Pablo Colacrai

Pablo Colacrai: “Pero la risa, esta risa, ahora, así, virtualizada, aislada, muteada, no es alegre”

31 ago 20

Pablo Colacrai es escritor y coordinador de talleres de escritura. Publicó los libros de cuentos La noche en plena tarde (2012, Río Ancho Ediciones, Rosario) y Nadie es tan fuerte (2017, Modesto Rimba, CABA). Nadie es tan fuerte fue, en 2018, uno de los cinco finalistas del Premio Hispanoamericano de Cuento Gabriel García Márquez. Se suma al ciclo “#Signos2020: nuevos tiempos, ¿nuevas palabras?” con las palabras “virtualizar” y “desvirtualizar”.

 

Por Pablo Colacrai

 

Cuando la noticia llega, no sorprende del todo. Se veía venir. Cuarentena: hay que quedarse en casa.

Para mí, que coordino un taller de escritura, quedarme en casa significa, necesariamente, virtualizarme. Al principio dudo, me resisto. Después entiendo que no hay opción. Entonces averiguo, decido y contrato.

A la semana siguiente nos encontramos a la misma hora. Cada uno en su casa, esta vez. Mediados por una pantalla.

Lo primero, inaugurar reglas. Mantener los micrófonos cerrados (pronto aprenderemos el verbo mutear), pedir la palabra, hablar de a uno. Si la conexión falla: reiniciar la computadora o apagar la cámara. Todavía no sabemos elegir fondos. La mayoría tenemos problemas de iluminación y de encuadre, nuestras caras se ven borrosas, oscuras o deformes.

Antes de empezar hacemos cuentas, faltan dos: uno no pudo instalarse el programa; al otro se le rompió el celular.

Hablamos sobre eso. Nos distraemos.

Cuando estamos listos, de repente, uno desaparece. El cuadrado que le correspondía ya no está; el sistema reorganiza los restantes con tal velocidad y eficiencia que nos cuesta reconocer al caído. Llega un whatsapp: se cortó Internet, nos vemos la próxima.

Parece el cuento de los diez indiecitos, pienso, pero no lo digo.

Ahora sí, con los que quedan, arrancamos. Presento al autor del día. Mínimos datos biográficos, un repaso de su obra. Después leo un cuento en voz alta (más temprano se los mandé por mail para que pudieran seguirlo con la vista).
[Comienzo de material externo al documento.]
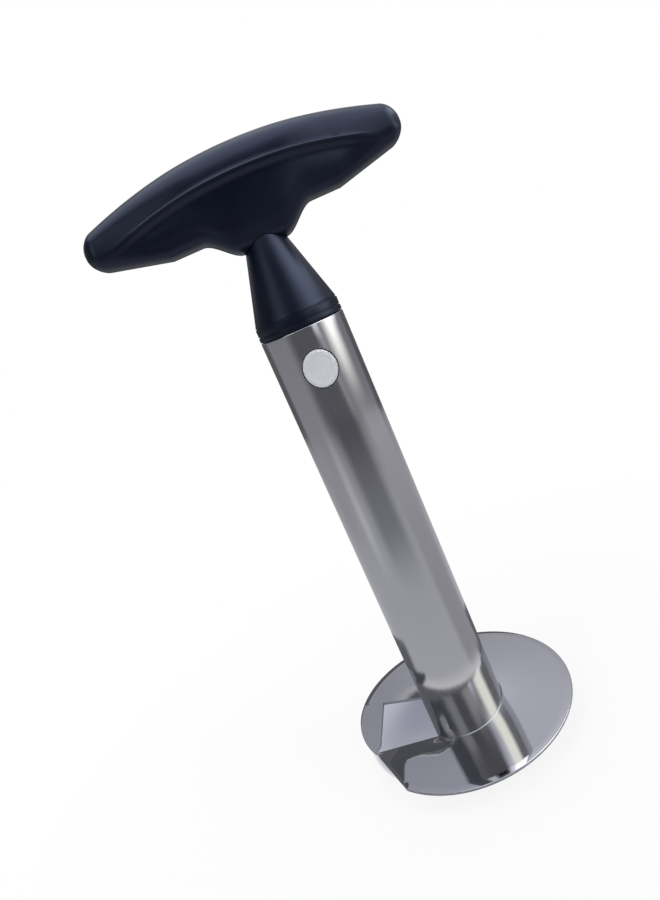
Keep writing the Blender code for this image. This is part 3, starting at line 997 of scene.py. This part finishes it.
def boss_limit(across, level):
    """How far out the outer face lies, at the least, over a boss."""
    least = grip_side(across, level, 0.0)
    for step in range(boss_steps):
        turn = math.tau * step / boss_steps
        x = across + rear_boss_radius * math.cos(turn)
        least = min(least, grip_side(x, level + rear_boss_radius * math.sin(turn), 0.0))
    return least


def grip_slab(name, near, far):
    return box_tool(name, (-cut_reach, near, tube_length), (cut_reach, far, tube_length + cut_top))


def make_lip():
    """The thin rim of the front half that closes the slit between the halves."""
    lip = whole_grip("lip", lip_inset, lip_detail)
    cut(lip, whole_grip("lip_inner", lip_inner_inset, lip_inner_detail))
    combine(lip, "INTERSECT", grip_slab("lip_slice", -lip_root, lip_reach))
    return lip


def make_grip_half(name, node_name, side):
    """One half of the grip, on the front for a side of -1 and at the rear for 1."""
    half = whole_grip(name, 0.0, grip_detail)
    cut(half, whole_grip("hollow", grip_wall, hollow_detail))
    boss_radius = front_boss_radius if side < 0.0 else rear_boss_radius
    hole_depth = front_hole_depth if side < 0.0 else rear_hole_depth
    bosses = []
    holes = []
    pockets = []
    for _, across, level in screws:
        height = tube_length + level
        meets = tongue_half_thickness + fit_gap / 2.0 if across == 0.0 else 0.0
        start = side * (meets + fit_gap / 2.0)
        wall = side * (boss_limit(across, level) - boss_sink)
        bosses.append((boss_radius, start, wall, across, height))
        holes.append((hole_radius, -side * cut_overrun, side * hole_depth, across, height))
        pockets.append((head_radius + fit_gap, screw_seat, pocket_depth, across, height))
    combine(half, "UNION", rods("bosses", bosses))
    near, far = sorted((side * fit_gap / 2.0, -side * cut_reach))
    cut(half, grip_slab("parting", near, far))
    if side < 0.0:
        combine(half, "UNION", make_lip())
    mouth = [(radius + fit_gap, height) for radius, height in cone_points()]
    mouth.append((tenon_radius + fit_gap, tube_length + cone_top + fit_gap))
    mouth.append((tenon_radius + fit_gap, tube_length + tenon_top + fit_gap))
    cut(half, lofted("mouth", turned_rings(mouth, mouth_steps)))
    cut(half, rods("holes", holes))
    if side > 0.0:
        cut(half, rods("pockets", pockets, pocket_steps))
    shade(half, grip_sharp_angle)
    finish_piece(half, node_name, black_plastic)


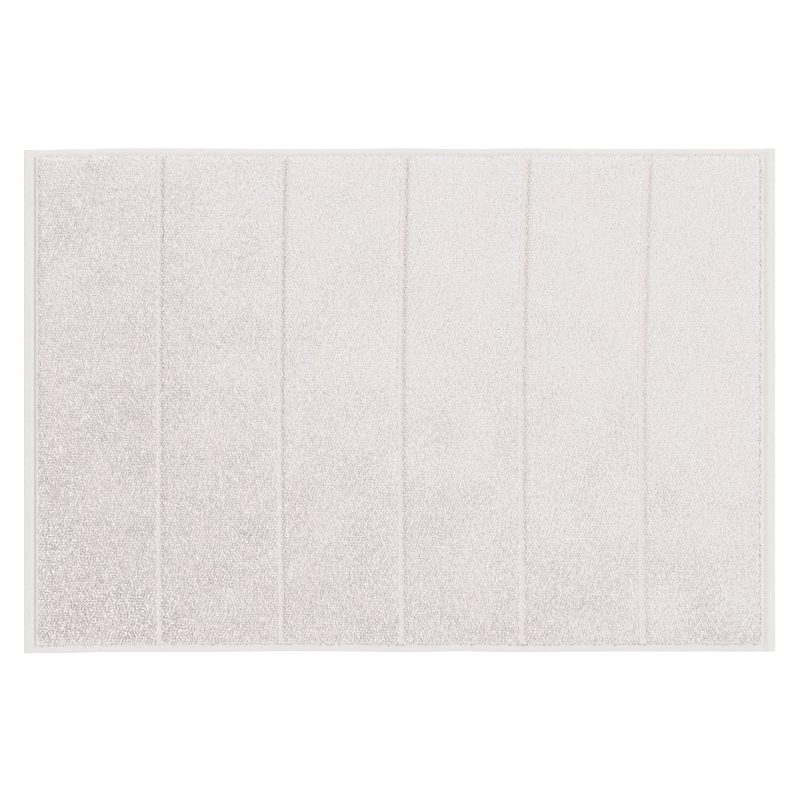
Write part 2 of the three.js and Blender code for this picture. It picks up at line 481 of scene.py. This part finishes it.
def model_ground():
    """The woven ground: one sheet, cut across finely where it shows and coarsely elsewhere."""
    size = GROUND_HIGH - GROUND_LOW
    fine = 0.3 * MM
    over_header, over_line, per_band = range(1, 22), range(-20, 18), 6
    columns = [GROUND_LOW[0] + step * fine for step in over_header]
    columns += [GROUND_HIGH[0] - step * fine for step in over_header]
    for line in range(1, BANDS):
        columns += [PILE_LOW[0] + line * BAND_PITCH + step * fine for step in over_line]
    coarse = [step for step in range(1, per_band * BANDS) if step % per_band]
    columns += [PILE_LOW[0] + step * BAND_PITCH / per_band for step in coarse]
    deselect()
    bpy.ops.mesh.primitive_plane_add(size=1, location=(0, 0, 0))
    ground = bpy.context.object
    ground.name = "ground_cloth_weave"
    ground.scale = (size[0], size[1], 1)
    bpy.ops.object.transform_apply(location=True, rotation=True, scale=True)
    bpy.ops.object.mode_set(mode="EDIT")
    for column in sorted(columns):
        bpy.ops.mesh.select_all(action="SELECT")
        bpy.ops.mesh.bisect(plane_co=(column, 0, 0), plane_no=(1, 0, 0))
    select_where(ground, lambda e: abs(e.verts[0].co.y - e.verts[1].co.y) > 0.1, "EDGE")
    bpy.ops.mesh.subdivide(number_cuts=int(size[1] / (5 * MM)) - 1)
    bpy.ops.object.mode_set(mode="OBJECT")
    points = points_of(ground)
    points[:, 2] = GROUND_TOP + ground_profile(points[:, 0])
    move_points(ground, lie(points))
    wall = ground.modifiers.new("wall", "SOLIDIFY")
    wall.thickness = GROUND_CLOTH
    wall.offset = -1
    bpy.context.view_layer.objects.active = ground
    bpy.ops.object.modifier_apply(modifier="wall")
    shade_by_angle(ground)
    return ground


# ---------------------------------------------------------------- hems and seams


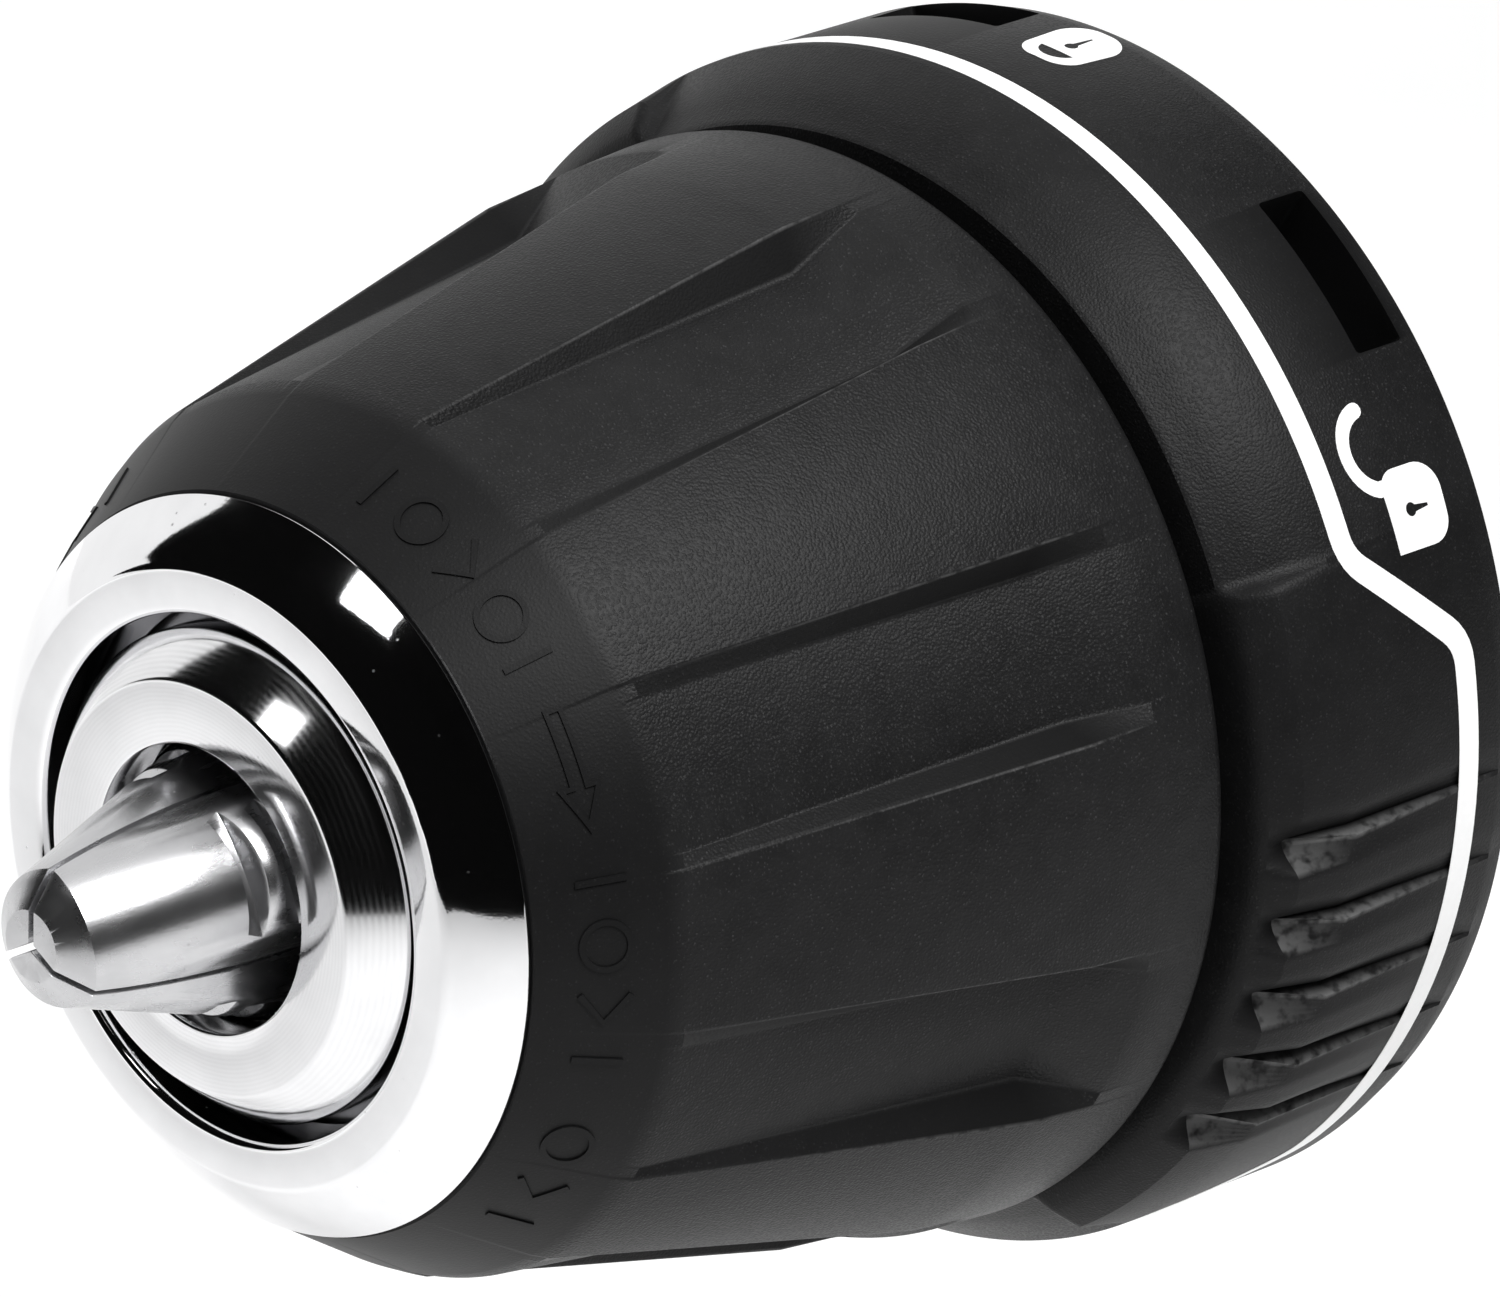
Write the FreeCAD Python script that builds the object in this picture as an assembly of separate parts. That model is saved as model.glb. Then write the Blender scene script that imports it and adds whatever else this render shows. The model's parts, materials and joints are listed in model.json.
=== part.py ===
import FreeCAD, Part

import math
import os

# Keyless drill chuck attachment, 10 mm capacity.  Millimetres.
#
# Modelled along +Z: station 0 is the rear mounting face, stations grow
# towards the nose.  Angles are counted from +X, counter-clockwise seen from
# the nose.  export() lays the chuck down, so that in the finished frame the
# nose points along -Y, +Z is up and the origin is the rear face's centre.

# ---------------------------------------------------------------- driving sizes
JAW_OPENING = 10.0            # largest shank the jaws take
JAW_HALF_ANGLE = 18.0         # degrees between a jaw and the chuck axis
JAW_DIAMETER = 6.2
JAW_TIP_R = 2.2               # radius of the closed jaws' cone at the very tip
JAW_TIP_FACE_R = 1.35
JAW_STICK_OUT = 8.0           # closed jaws ahead of the nose face
JAW_DIRECTIONS = (28.0, 148.0, 268.0)
JAW_SPLIT = 0.14              # half of the gap between two closed jaws
JAW_BORE_CLEARANCE = 0.07
TIP_BEVEL_SLOPE = 0.7         # tip bevel's length over its height

THREAD_PITCH = 1.5            # along the jaw's outer line
THREAD_DEPTH = 0.62
RIDGE_ROOT = 0.80             # nut ridge width where it leaves the nut
RIDGE_CREST = 0.36
RIDGE_BURIED = 1.8            # ridge let into the nut, past the jaws' line
NUT_BORE_RELIEF = 0.2         # nut's straight bore outside the jaws' line, at its rear
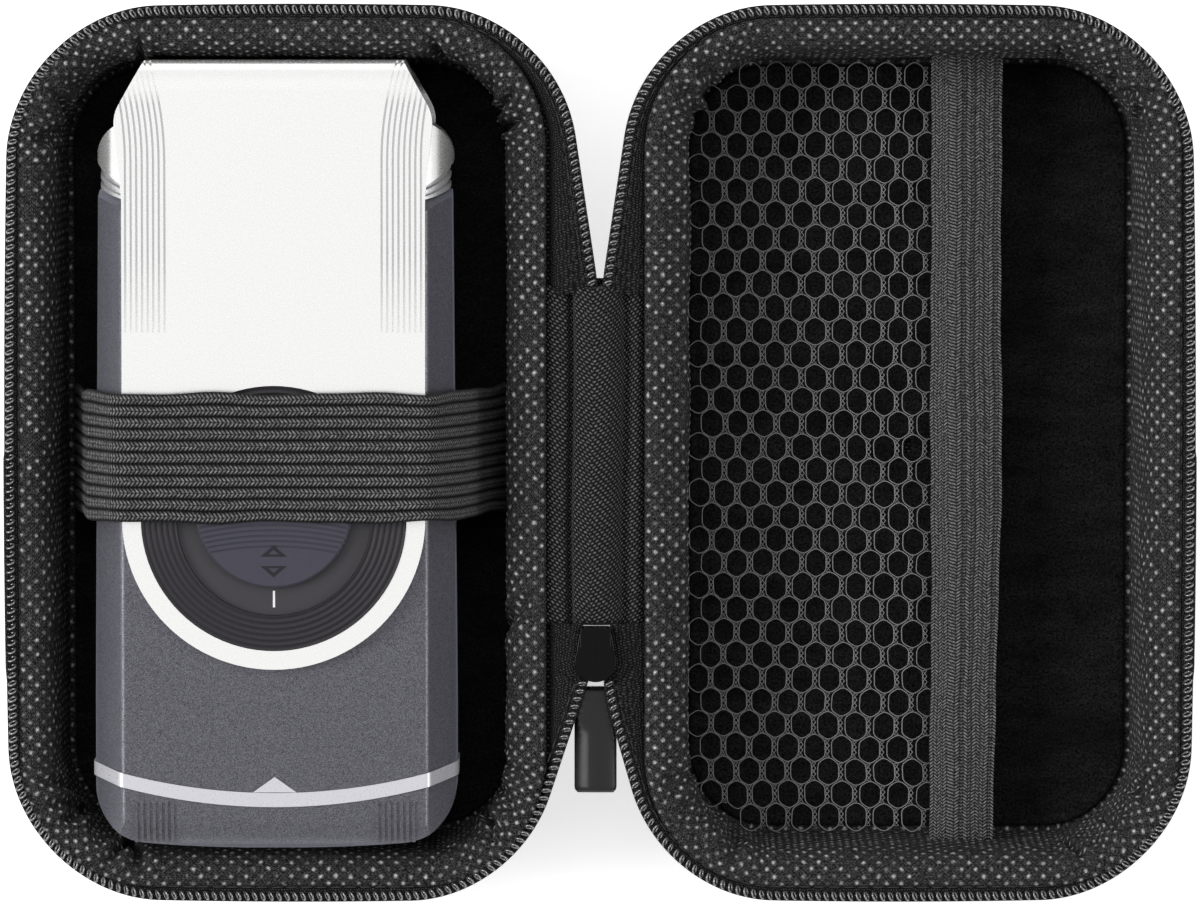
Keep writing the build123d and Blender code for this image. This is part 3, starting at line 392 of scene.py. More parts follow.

Y entonces, mientras leo, de golpe, mágicamente, nos acercamos. O eso parece: como si nos acercáramos. Dejamos de sentir la distancia, al menos. Convivimos, entiendo, por un rato, en el mundo del cuento.

Pero el cuento termina.

Para que el efecto no se disipe, rápido, sin darles tiempo, pregunto: “¿Qué les pareció?”. Y ellos, ordenados como nunca, desde su parcela de pantalla, adaptándose, piden la palabra, esperan su turno, comentan y escuchan. Dicen lo que les gustó del cuento, lo que no; lo que les hizo sentir.

Así, la reunión avanza.

Hasta que sucede.

No es grave, ni siquiera malo. Todo lo contrario, diría. Porque lo que sucede es un chiste. Casi una genialidad que nos obliga a reír a carcajadas. Pero la risa, esta risa, ahora, así, virtualizada, aislada, muteada, no es alegre. No contagia. Es una mueca torpe. Un gesto exasperado en la cara de los otros, envuelto por el sonido siempre algo estúpido, algo patético, algo siniestro de la risa propia y solitaria. Entonces sí la magia se rompe por completo y otra vez estamos solos, encapsulados y, a pesar de la risa, evidentemente tristes.

Poco a poco las caras se aquietan. Las bocas se cierran.

Debo decir algo.

Y lo hago.

Les propongo, todavía con el absurdo eco de mi risa rebotándome en los oídos, les propongo, medio en broma, medio en serio, que el próximo que vaya a hacer un chiste avise antes, así abrimos los micrófonos. No es lo mismo, pero es lo único que podemos hacer hasta que esto termine y volvamos a reírnos juntos, al unísono, desvirtualizados; con todo el cuerpo.